The Jesuits argued this idea of "the suspension of the will" when they tried to defend the Papacy against the monumentally serious charges brought by the Protestants, but the Jesuit position is actually patently stupid.
My point is that the will is obviously not a neutral faculty. It is an expression of the sinner.
As I said earlier, fallen sinners are evil. They love darkness rather than light. Apart from supernatural regeneration, they will not receive Truth in a saving way. They will freely chose not to do so.
In other words, their free will is their disaster, because their free will, although free in obvious respect of responsible choosing, is a will bound to their natures. And they are by nature only evil.
Apart from sovereign regeneration by the Spirit, their free will is oddly but necessarily enslaved in their own evil. Apart from supernatural regeneration, they are doomed in unbelief. The problem is, they prefer unbelief. They are hardened idolaters. They are under Satanic power.
What is even more important, the Lord Jesus Himself clearly condemns the notion that evil folks can/will chose the good in a saving way. He says that they WON'T.
So, the idea that man has free will is true. A man will always do as he pleases. But an unregenerate sinner will never be pleased to choose from the heart that which is contrary to his Christ-hating, Creator-hating, Truth-hating heart!

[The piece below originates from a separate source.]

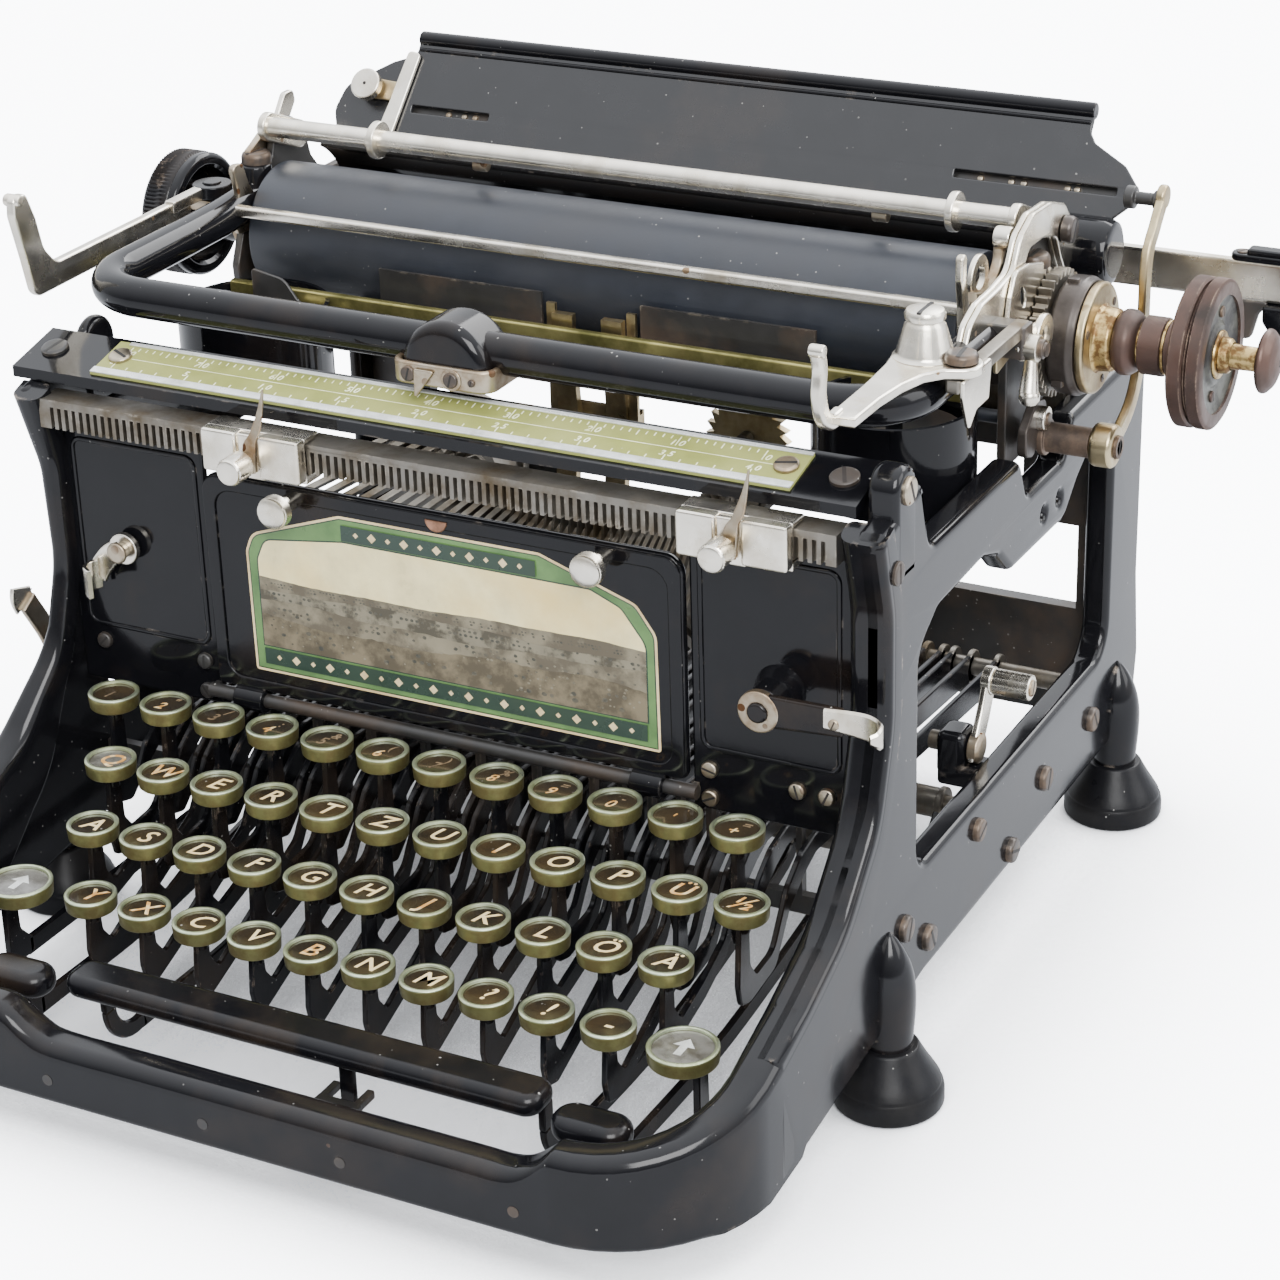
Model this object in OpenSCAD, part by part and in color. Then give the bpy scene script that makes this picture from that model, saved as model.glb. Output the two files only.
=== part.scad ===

The sinner has to be supernaturally given a new nature before he will repent and believe the gospel. Thus, regeneration has to precede conversion, not follow conversion.
(This is why we pray to the Lord for the conversion of sinners!)
Check me out on this. This historic Protestant perspective is taught practically everywhere in the Bible.
In other words, the will of man is not free in the sense which people thoughtlessly assume for it!